Editing: We’re Never Finished; We’re Just Done

I once had a non-writer friend of mine ask, “Aren’t you EVER done editing?”

The answer, as every writer knows, is: “No.” Every published author I’ve spoken to has told me that even when they pick up their published books, they see things they want to change. One said when he does readings, he’ll change the words to what he wished he wrote instead.

We’re never finished—but sometimes we just have to be done.

When you’re on deadline to deliver a finished product, there comes a time when you have to be done, whether you like it or not. But what about before you’ve got that book deal? You could theoretically edit forever.

But you don’t want to edit forever. Eventually, you have to get your work out there—self-published or sent to agents or publishers. If you don’t ever send it out, you’ll never reach an audience. If you don’t stop fiddling with book #1, you will never write a book #2. So at some point you need to declare your book “done.”

For me, that’s usually the 7th or 8th version of the manuscript. There are many more revisions than that, but I usually do “small” revisions with a version, and only change the version number when I’m doing “large” revisions. My revision schedule goes something like this:

Version 1: First draft

Version 2: Clean-up of first draft to make it readable

Then I often do a storyboard to see what scenes I need to add, delete, move around.

Version 3: Draft with all of the above incorporated

Version 4: Do a clean-up, tighten, find typos, etc.

Run it through my critique partners and beta readers

Version 5: Make changes per their suggestions

Version 6: Another clean-up edit, try to make sure hit word count, read aloud

Send to professional developmental editor

Version 7: Make developmental edits. (Often includes banging head against wall and/or crying, “I can’t do this!”)

Version 8: Read through version 7 silently for continuity. Do clean-up edit. Then read aloud for final polish.

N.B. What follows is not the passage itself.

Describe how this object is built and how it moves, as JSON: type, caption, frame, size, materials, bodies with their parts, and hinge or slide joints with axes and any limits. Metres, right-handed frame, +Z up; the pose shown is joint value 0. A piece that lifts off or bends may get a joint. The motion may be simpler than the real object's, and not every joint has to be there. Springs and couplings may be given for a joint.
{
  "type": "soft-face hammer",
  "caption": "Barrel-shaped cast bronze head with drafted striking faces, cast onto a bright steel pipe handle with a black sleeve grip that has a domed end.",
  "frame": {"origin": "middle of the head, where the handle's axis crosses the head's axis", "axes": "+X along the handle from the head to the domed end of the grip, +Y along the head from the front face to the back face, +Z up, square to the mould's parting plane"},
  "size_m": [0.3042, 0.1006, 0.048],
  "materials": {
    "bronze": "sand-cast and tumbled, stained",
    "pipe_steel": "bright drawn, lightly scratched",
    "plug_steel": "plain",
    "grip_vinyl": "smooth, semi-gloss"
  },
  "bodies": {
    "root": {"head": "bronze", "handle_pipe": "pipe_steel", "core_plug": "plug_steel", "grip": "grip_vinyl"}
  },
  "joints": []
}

So that’s roughly my process. By the time I hit version 8, I am emotionally and mentally done with the book. I know I have done all I can do without further professional input. So I send it out into the world, to agents and publishers, and hope I’ve done my job well enough to attract their attention.

So, no, my non-writing friend, I am never finished editing. I am just done.

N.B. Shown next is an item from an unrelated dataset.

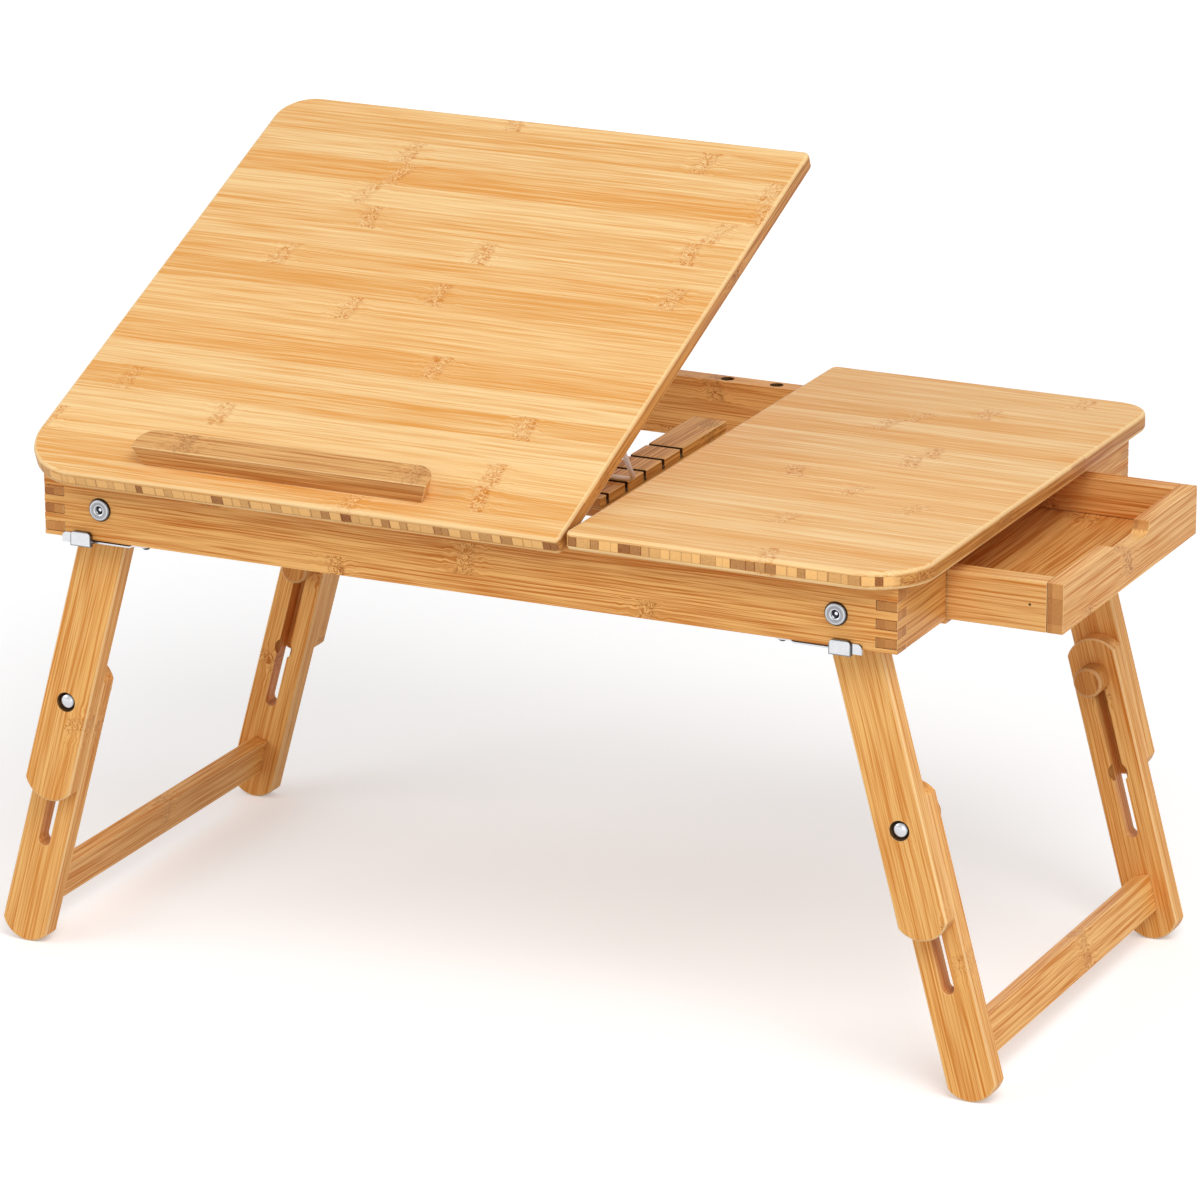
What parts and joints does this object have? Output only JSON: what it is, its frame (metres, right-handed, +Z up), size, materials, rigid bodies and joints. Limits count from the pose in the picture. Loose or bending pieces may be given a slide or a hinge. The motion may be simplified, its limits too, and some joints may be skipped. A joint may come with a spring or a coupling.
{
  "type": "folding bed table with drawer",
  "caption": "Folding bed table for a laptop: a tilting desk board with a book stop, a fixed board over a sliding drawer, and splayed legs that fold and slide.",
  "frame": {"origin": "centre of the standing table in plan, with the drawer and the desk as pictured, on the floor under the feet", "axes": "+X along the long side towards the drawer, +Y from the user to the back, +Z up"},
  "size_m": [0.6452, 0.3726, 0.4464],
  "materials": {
    "top_bamboo": "satin lacquer",
    "rail_bamboo": "satin lacquer",
    "leg_bamboo": "satin lacquer",
    "stop_bamboo": "satin lacquer",
    "dark_bamboo": "satin lacquer",
    "bright_steel": "bright plated"
  },
  "bodies": {
    "apron": {"front_rail": "rail_bamboo", "back_rail": "rail_bamboo", "left_rail": "rail_bamboo", "right_rail_front": "rail_bamboo", "right_rail_back": "rail_bamboo", "fixed_top": "top_bamboo", "drawer_guide_front": "rail_bamboo", "drawer_guide_back": "rail_bamboo", "bay_wall": "rail_bamboo", "bar_ledge_left": "dark_bamboo", "bar_ledge_right": "dark_bamboo", "notched_bar_left": "dark_bamboo", "notched_bar_right": "dark_bamboo", "hinge_rail_leaf_left": "bright_steel", "hinge_rail_leaf_right": "bright_steel", "left_pivot_bolt_front": "bright_steel", "left_pivot_bolt_back": "bright_steel", "right_pivot_bolt_front": "bright_steel", "right_pivot_bolt_back": "bright_steel", "left_catch_screw_front": "bright_steel", "left_catch_screw_back": "bright_steel", "right_catch_screw_front": "bright_steel", "right_catch_screw_back": "bright_steel"},
    "desk": {"tilt_board": "top_bamboo", "book_stop": "stop_bamboo", "hinge_desk_leaf_left": "bright_steel", "hinge_desk_leaf_right": "bright_steel", "prop_clip_left": "bright_steel", "prop_clip_right": "bright_steel"},
    "prop": {"prop_wire": "bright_steel"},
    "drawer": {"drawer_front": "rail_bamboo", "drawer_side_front": "rail_bamboo", "drawer_side_back": "rail_bamboo", "drawer_back": "rail_bamboo", "drawer_floor": "top_bamboo"},
    "left_upper_legs": {"left_upper_leg_front": "leg_bamboo", "left_upper_leg_back": "leg_bamboo", "left_clamp_bolt_front": "bright_steel", "left_clamp_bolt_back": "bright_steel"},
    "left_lower_legs": {"left_lower_leg_front": "leg_bamboo", "left_lower_leg_back": "leg_bamboo", "left_stretcher": "leg_bamboo"},
    "left_knob_front": {"left_knob_front": "leg_bamboo"},
    "left_catch_front": {"left_catch_front": "bright_steel"},
    "left_knob_back": {"left_knob_back": "leg_bamboo"},
    "left_catch_back": {"left_catch_back": "bright_steel"},
    "right_upper_legs": {"right_upper_leg_front": "leg_bamboo", "right_upper_leg_back": "leg_bamboo", "right_clamp_bolt_front": "bright_steel", "right_clamp_bolt_back": "bright_steel"},
    "right_lower_legs": {"right_lower_leg_front": "leg_bamboo", "right_lower_leg_back": "leg_bamboo", "right_stretcher": "leg_bamboo"},
    "right_knob_front": {"right_knob_front": "leg_bamboo"},
    "right_catch_front": {"right_catch_front": "bright_steel"},
    "right_knob_back": {"right_knob_back": "leg_bamboo"},
    "right_catch_back": {"right_catch_back": "bright_steel"}
  },
  "joints": [
    {"name": "tilt_top", "type": "hinge", "parent": "apron", "child": "desk", "pos_m": [-0.11162, -0.17421, 0.29935], "axis": [1, 0, 0], "range_deg": [-22.5, 12.5]},
    {"name": "prop_swing", "type": "hinge", "parent": "desk", "child": "prop", "pos_m": [-0.11147, -0.0805, 0.33183], "axis": [1, 0, 0], "range_deg": [-36, 64.5]},
    {"name": "drawer_slide", "type": "slide", "parent": "apron", "child": "drawer", "axis": [1, 0, 0], "range_m": [-0.068, 0.07]},
    {"name": "left_legs_fold", "type": "hinge", "parent": "apron", "child": "left_upper_legs", "pos_m": [-0.23537, 0.00129, 0.2807], "axis": [0, -1, 0], "range_deg": [0, 103.5]},
    {"name": "left_legs_slide", "type": "slide", "parent": "left_upper_legs", "child": "left_lower_legs", "axis": [0.2588, 0, 0.9659], "range_m": [0, 0.095]},
    {"name": "left_knob_front_turn", "type": "hinge", "parent": "left_upper_legs", "child": "left_knob_front", "pos_m": [-0.2685, -0.12611, 0.15707], "axis": [0, 1, 0], "continuous": true},
    {"name": "left_catch_front_press", "type": "hinge", "parent": "apron", "child": "left_catch_front", "pos_m": [-0.20637, -0.16546, 0.2614], "axis": [0, -1, 0], "range_deg": [0, 2.3], "stiffness_Nm_per_rad": 5},
    {"name": "left_knob_back_turn", "type": "hinge", "parent": "left_upper_legs", "child": "left_knob_back", "pos_m": [-0.2685, 0.12869, 0.15707], "axis": [0, 1, 0], "continuous": true},
    {"name": "left_catch_back_press", "type": "hinge", "parent": "apron", "child": "left_catch_back", "pos_m": [-0.20637, 0.16804, 0.2614], "axis": [0, -1, 0], "range_deg": [0, 2.3], "stiffness_Nm_per_rad": 5},
    {"name": "right_legs_fold", "type": "hinge", "parent": "apron", "child": "right_upper_legs", "pos_m": [0.21863, 0.00129, 0.2807], "axis": [0, 1, 0], "range_deg": [0, 103.5]},
    {"name": "right_legs_slide", "type": "slide", "parent": "right_upper_legs", "child": "right_lower_legs", "axis": [-0.2588, 0, 0.9659], "range_m": [0, 0.095]},
    {"name": "right_knob_front_turn", "type": "hinge", "parent": "right_upper_legs", "child": "right_knob_front", "pos_m": [0.25176, -0.12611, 0.15707], "axis": [0, 1, 0], "continuous": true},
    {"name": "right_catch_front_press", "type": "hinge", "parent": "apron", "child": "right_catch_front", "pos_m": [0.18163, -0.16546, 0.2614], "axis": [0, 1, 0], "range_deg": [0, 2.3], "stiffness_Nm_per_rad": 5},
    {"name": "right_knob_back_turn", "type": "hinge", "parent": "right_upper_legs", "child": "right_knob_back", "pos_m": [0.25176, 0.12869, 0.15707], "axis": [0, 1, 0], "continuous": true},
    {"name": "right_catch_back_press", "type": "hinge", "parent": "apron", "child": "right_catch_back", "pos_m": [0.18163, 0.16804, 0.2614], "axis": [0, 1, 0], "range_deg": [0, 2.3], "stiffness_Nm_per_rad": 5}
  ],
  "couplings": [
    {"joint": "prop_swing", "follows": "tilt_top", "ratio": -2.8444}
  ]
}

How do you know when you’re done editing?

GoosesQuill FB


  1. I too take my book to beta readers, that is, my writer’s group. Before I send it to any editor, I also go through Writing the Breakout Novel and follow the suggestions given. A lot of times reading and rereading that book turns up areas that have to go in the WIP and things that need to be added.
    There are some things I wish I’d done different with Steel Rose (the published book). Not too many, but they are there. I’ll know that my WIP is ready for a publisher after I’ve sent the book to a good editor and follow the directions she / he gives. Occasionally, those edits are enough to make me run to a balloon store. Then I’ll send it off anticipating a few more edits from publisher.
    Barbara of the Balloons

  2. I think the key really is feedback from people whose craft judgement you trust, whether paid editors and/or beta readers. They’ll let you know when you’ve hit the sweet spot.

    I think the other reason we always see things in published works that we’d like to change is because we keep growing as writers. So we are better at our craft now than we were when we wrote that book or short story. What was our best effort then is not the best we could do now. And that is how it should be!